> [STATED TASK]
Repeat exactly the lines between and including those that contain "wire = Cylinder(PIN_RADIUS, length)" and "studio and camera.". Output no other line.

> [RAW DATA]
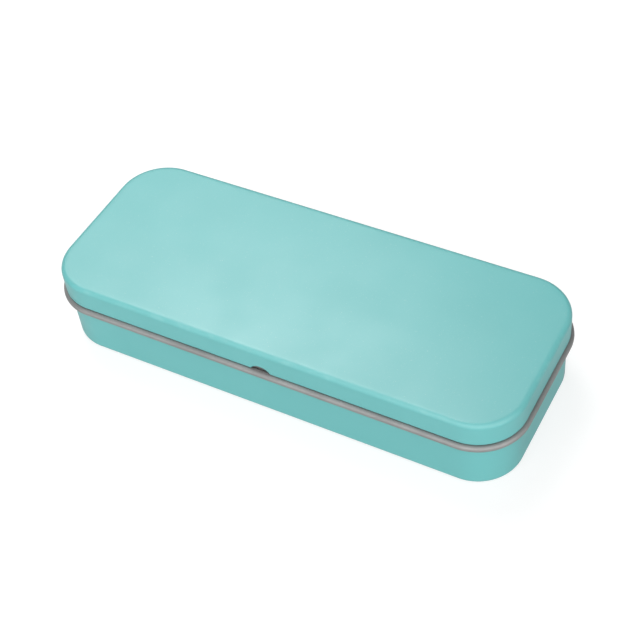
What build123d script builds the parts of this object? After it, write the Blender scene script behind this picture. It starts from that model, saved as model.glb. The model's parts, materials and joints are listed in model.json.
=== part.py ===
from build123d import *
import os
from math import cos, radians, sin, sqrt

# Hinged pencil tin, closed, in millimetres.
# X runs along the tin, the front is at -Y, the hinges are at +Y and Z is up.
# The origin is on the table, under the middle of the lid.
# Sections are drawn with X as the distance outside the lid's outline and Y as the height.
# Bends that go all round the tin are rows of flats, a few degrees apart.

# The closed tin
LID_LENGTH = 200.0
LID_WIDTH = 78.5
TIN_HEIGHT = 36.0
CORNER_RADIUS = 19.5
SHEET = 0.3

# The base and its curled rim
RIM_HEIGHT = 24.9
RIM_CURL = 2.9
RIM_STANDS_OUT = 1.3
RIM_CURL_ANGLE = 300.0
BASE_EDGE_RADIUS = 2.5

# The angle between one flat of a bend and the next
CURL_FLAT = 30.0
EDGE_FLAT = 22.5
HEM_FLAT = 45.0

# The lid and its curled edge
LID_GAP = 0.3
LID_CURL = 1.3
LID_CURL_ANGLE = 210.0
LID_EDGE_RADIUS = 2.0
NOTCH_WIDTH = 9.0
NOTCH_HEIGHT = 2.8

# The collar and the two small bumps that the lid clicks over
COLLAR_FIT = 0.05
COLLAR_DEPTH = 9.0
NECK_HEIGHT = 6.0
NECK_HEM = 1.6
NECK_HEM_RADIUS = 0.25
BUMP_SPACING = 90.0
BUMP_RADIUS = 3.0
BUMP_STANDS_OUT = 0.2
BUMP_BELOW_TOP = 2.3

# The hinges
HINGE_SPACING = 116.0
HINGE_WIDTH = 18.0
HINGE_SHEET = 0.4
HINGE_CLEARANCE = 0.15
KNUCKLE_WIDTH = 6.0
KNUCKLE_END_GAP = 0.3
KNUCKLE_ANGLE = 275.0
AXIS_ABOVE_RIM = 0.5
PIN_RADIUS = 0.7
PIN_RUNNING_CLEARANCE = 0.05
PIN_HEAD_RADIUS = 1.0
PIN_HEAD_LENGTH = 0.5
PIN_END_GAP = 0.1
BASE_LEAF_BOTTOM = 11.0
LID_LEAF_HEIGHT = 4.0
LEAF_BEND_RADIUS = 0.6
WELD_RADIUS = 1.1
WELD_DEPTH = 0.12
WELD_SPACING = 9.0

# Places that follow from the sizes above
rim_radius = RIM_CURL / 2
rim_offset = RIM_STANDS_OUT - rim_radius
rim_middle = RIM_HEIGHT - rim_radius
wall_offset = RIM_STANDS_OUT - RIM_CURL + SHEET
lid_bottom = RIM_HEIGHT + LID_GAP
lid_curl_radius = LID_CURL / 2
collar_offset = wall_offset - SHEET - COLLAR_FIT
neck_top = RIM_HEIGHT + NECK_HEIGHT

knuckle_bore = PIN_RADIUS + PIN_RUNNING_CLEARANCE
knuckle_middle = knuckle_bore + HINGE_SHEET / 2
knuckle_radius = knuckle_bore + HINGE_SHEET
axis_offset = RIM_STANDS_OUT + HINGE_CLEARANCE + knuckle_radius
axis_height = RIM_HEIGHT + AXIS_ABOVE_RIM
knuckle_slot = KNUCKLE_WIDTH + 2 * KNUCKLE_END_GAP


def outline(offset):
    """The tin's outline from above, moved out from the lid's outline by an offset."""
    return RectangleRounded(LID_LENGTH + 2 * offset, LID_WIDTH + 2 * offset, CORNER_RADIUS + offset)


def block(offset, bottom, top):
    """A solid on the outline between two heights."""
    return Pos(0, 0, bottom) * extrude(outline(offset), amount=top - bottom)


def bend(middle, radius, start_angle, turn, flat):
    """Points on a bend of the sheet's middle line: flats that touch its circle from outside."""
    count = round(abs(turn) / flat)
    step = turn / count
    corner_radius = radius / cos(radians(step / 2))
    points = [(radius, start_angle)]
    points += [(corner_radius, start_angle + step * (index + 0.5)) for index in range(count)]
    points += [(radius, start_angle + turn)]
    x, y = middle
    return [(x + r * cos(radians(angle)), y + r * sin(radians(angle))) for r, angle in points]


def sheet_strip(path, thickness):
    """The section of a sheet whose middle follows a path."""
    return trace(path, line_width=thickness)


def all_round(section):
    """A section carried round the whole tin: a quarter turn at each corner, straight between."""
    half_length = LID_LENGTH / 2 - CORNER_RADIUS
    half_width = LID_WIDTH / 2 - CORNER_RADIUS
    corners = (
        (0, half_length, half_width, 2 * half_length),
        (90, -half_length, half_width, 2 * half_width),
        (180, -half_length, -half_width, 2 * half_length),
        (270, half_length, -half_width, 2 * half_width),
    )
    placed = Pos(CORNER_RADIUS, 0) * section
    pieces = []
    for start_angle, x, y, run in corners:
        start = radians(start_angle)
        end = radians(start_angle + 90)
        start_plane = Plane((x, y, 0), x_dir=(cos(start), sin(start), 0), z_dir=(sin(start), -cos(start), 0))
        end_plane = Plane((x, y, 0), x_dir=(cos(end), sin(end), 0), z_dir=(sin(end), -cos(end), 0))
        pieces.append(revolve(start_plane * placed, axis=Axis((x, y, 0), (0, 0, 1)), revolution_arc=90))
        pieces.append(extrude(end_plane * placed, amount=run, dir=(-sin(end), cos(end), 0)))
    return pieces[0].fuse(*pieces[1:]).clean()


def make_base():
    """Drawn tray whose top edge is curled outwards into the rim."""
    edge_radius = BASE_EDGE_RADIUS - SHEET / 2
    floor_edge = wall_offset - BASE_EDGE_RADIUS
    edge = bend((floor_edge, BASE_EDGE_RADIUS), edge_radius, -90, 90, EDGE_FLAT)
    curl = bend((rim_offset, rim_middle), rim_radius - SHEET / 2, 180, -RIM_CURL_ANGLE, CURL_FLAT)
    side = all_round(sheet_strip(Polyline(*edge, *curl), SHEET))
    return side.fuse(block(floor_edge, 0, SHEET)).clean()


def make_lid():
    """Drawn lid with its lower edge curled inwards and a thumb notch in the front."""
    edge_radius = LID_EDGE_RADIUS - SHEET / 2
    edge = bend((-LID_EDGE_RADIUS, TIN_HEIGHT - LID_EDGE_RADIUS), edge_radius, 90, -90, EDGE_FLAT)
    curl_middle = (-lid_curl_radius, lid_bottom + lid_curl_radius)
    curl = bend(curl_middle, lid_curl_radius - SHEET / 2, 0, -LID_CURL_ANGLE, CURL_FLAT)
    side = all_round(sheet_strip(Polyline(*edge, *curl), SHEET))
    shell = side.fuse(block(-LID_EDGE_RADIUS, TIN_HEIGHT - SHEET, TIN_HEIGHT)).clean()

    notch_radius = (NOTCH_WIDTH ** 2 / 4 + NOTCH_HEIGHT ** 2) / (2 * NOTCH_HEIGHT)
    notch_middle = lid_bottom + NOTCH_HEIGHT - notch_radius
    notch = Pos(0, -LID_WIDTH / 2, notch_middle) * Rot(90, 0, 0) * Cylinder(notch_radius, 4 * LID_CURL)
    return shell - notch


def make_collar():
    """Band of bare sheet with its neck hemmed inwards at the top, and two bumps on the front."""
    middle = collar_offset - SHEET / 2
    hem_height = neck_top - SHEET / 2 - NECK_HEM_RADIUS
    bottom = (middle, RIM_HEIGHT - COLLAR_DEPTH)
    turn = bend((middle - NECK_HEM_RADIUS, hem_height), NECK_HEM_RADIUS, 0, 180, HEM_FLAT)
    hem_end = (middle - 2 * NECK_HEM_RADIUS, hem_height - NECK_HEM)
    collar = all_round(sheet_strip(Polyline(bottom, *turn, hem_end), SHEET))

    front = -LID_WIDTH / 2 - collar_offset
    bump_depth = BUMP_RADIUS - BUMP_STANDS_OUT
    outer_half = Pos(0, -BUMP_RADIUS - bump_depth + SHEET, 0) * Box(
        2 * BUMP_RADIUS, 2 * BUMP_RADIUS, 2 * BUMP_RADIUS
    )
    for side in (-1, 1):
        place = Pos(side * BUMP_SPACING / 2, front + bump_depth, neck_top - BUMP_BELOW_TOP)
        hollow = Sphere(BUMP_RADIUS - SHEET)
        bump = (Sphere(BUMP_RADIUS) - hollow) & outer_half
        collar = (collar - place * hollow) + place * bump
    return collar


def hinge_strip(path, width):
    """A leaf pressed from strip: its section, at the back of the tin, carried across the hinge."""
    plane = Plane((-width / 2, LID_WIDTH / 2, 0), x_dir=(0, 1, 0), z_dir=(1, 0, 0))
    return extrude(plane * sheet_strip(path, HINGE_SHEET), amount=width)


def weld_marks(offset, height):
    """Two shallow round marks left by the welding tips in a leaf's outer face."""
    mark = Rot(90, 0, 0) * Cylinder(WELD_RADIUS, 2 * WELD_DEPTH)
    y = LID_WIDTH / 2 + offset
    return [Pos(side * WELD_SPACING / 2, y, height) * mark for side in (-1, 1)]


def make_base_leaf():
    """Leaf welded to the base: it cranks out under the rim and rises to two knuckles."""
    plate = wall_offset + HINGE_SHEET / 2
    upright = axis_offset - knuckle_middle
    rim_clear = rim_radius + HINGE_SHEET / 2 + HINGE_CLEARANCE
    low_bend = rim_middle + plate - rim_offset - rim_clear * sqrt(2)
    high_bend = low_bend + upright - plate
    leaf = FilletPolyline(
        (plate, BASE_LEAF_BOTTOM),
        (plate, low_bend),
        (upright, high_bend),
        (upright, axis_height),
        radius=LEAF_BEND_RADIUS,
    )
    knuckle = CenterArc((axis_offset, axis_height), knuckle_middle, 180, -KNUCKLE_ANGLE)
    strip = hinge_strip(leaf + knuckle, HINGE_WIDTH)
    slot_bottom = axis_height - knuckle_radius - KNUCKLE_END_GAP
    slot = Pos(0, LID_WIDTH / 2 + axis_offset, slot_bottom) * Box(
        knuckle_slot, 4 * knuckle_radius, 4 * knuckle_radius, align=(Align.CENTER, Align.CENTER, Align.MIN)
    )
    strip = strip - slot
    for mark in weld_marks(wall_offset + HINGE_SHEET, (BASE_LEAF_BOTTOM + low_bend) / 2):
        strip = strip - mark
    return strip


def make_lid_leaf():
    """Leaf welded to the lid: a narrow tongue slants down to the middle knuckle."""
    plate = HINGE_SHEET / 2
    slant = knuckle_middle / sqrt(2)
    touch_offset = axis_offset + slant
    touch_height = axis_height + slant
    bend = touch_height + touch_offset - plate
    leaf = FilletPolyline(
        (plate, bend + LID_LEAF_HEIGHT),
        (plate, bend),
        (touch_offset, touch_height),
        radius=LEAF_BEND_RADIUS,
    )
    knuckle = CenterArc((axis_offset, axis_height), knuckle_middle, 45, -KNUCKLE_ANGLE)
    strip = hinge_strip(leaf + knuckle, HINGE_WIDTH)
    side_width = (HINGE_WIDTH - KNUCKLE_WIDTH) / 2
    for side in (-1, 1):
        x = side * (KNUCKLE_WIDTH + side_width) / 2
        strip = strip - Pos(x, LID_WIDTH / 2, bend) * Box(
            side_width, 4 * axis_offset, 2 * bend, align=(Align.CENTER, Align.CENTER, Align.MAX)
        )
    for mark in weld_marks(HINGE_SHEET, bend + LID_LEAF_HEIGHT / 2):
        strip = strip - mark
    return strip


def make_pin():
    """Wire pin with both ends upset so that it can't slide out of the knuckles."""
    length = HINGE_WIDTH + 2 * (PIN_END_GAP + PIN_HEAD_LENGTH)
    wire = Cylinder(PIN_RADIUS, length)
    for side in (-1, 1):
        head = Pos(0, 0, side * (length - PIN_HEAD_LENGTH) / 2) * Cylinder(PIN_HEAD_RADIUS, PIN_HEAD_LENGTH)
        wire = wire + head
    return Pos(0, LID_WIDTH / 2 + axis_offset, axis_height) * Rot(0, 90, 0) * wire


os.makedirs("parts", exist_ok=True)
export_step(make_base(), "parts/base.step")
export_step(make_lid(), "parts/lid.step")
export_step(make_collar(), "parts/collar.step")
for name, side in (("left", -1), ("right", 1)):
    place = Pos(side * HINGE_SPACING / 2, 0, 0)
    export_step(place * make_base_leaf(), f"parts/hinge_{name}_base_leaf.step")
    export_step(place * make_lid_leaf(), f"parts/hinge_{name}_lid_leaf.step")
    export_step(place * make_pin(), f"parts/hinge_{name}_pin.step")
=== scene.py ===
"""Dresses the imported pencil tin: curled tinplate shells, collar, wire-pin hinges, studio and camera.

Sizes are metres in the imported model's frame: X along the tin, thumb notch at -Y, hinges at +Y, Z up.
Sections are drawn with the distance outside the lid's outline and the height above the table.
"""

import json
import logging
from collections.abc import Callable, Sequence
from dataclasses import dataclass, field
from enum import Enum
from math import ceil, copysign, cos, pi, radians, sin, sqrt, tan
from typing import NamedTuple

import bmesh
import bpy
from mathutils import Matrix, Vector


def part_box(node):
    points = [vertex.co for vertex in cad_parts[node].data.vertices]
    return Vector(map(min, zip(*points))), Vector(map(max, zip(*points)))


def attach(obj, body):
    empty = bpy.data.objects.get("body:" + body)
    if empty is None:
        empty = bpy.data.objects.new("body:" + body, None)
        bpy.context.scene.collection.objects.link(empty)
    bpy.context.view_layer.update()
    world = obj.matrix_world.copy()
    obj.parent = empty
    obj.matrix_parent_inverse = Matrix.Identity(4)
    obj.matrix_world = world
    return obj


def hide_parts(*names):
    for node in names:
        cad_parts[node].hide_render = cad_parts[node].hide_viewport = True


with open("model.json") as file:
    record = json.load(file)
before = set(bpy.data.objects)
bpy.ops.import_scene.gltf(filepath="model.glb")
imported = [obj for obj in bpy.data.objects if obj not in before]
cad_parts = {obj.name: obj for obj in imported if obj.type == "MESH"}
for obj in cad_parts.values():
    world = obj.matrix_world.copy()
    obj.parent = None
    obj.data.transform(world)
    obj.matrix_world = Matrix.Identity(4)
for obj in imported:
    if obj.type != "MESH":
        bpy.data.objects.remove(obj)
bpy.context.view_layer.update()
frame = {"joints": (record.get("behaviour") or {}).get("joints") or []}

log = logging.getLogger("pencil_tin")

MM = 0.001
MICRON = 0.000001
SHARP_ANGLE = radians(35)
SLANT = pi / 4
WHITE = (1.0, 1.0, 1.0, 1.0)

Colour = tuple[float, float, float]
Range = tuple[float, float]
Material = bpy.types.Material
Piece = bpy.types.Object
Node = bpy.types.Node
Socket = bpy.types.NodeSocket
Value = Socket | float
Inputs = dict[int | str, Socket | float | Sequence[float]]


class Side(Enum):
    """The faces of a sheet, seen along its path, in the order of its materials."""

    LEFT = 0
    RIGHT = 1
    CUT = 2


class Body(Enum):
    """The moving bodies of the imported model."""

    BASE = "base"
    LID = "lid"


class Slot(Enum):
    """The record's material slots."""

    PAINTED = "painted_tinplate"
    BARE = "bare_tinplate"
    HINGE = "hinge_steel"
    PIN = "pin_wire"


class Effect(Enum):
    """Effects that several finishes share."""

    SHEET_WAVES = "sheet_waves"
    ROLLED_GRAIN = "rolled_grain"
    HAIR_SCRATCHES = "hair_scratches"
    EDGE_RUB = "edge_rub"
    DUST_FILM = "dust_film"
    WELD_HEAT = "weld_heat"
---
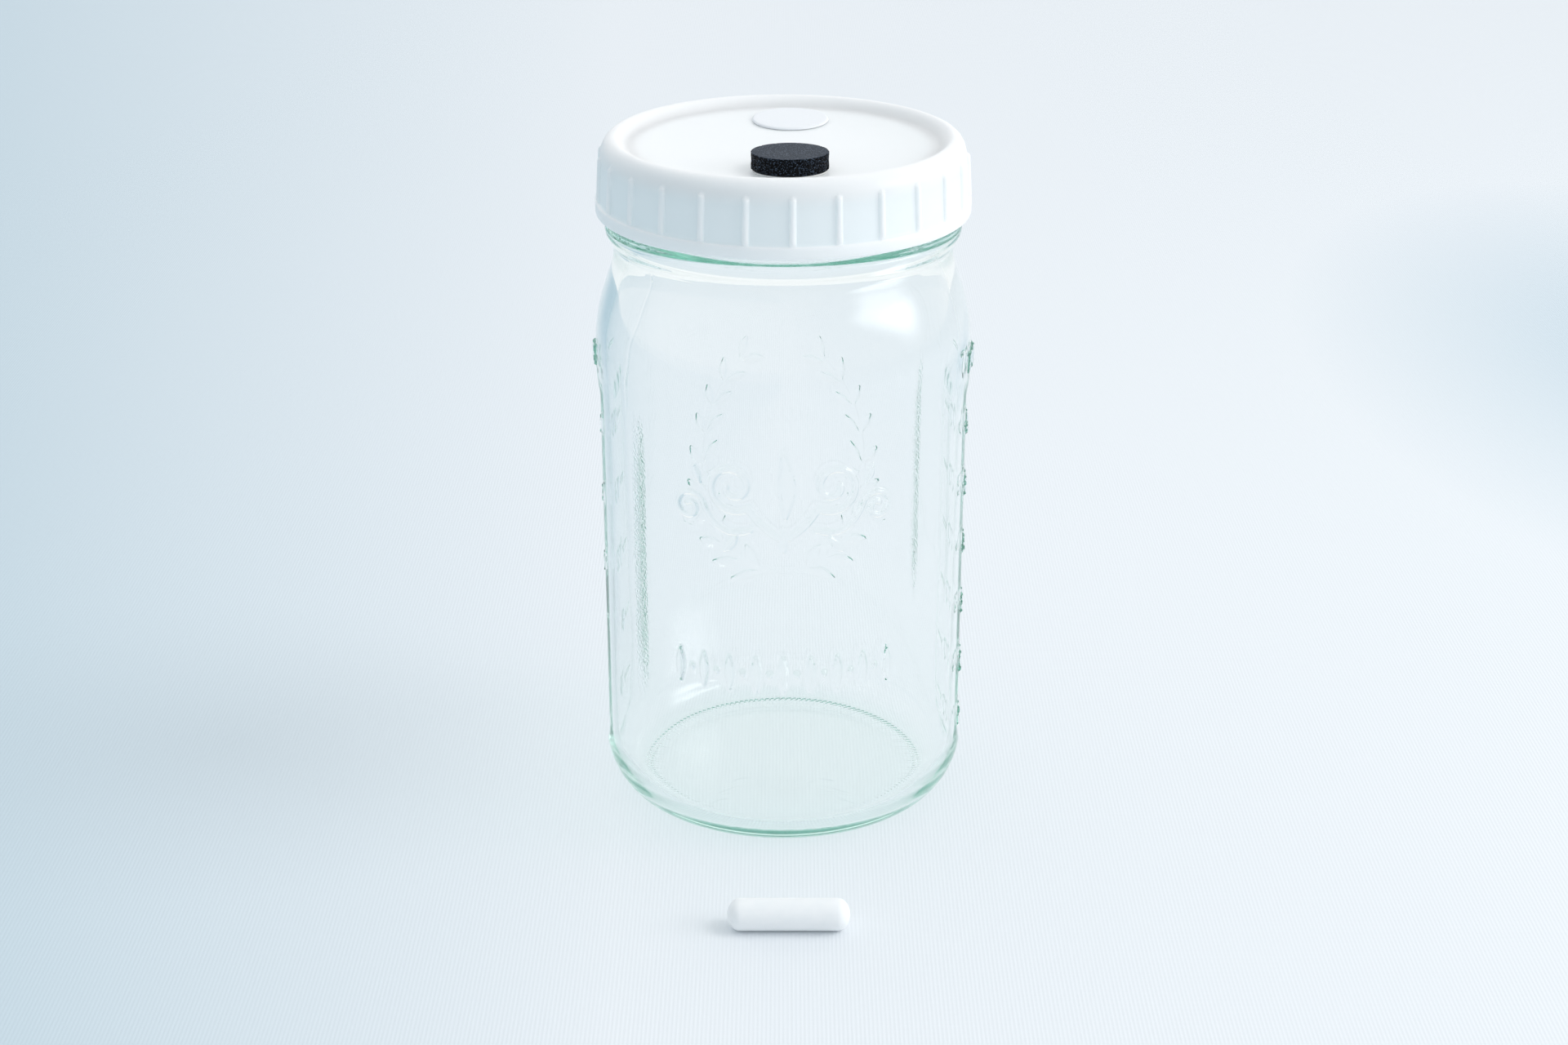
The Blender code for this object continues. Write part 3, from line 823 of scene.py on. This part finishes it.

> [EXERCISE RESPONSE]
    wire = Cylinder(PIN_RADIUS, length)
    for side in (-1, 1):
        head = Pos(0, 0, side * (length - PIN_HEAD_LENGTH) / 2) * Cylinder(PIN_HEAD_RADIUS, PIN_HEAD_LENGTH)
        wire = wire + head
    return Pos(0, LID_WIDTH / 2 + axis_offset, axis_height) * Rot(0, 90, 0) * wire


os.makedirs("parts", exist_ok=True)
export_step(make_base(), "parts/base.step")
export_step(make_lid(), "parts/lid.step")
export_step(make_collar(), "parts/collar.step")
for name, side in (("left", -1), ("right", 1)):
    place = Pos(side * HINGE_SPACING / 2, 0, 0)
    export_step(place * make_base_leaf(), f"parts/hinge_{name}_base_leaf.step")
    export_step(place * make_lid_leaf(), f"parts/hinge_{name}_lid_leaf.step")
    export_step(place * make_pin(), f"parts/hinge_{name}_pin.step")
=== scene.py ===
"""Dresses the imported pencil tin: curled tinplate shells, collar, wire-pin hinges, studio and camera.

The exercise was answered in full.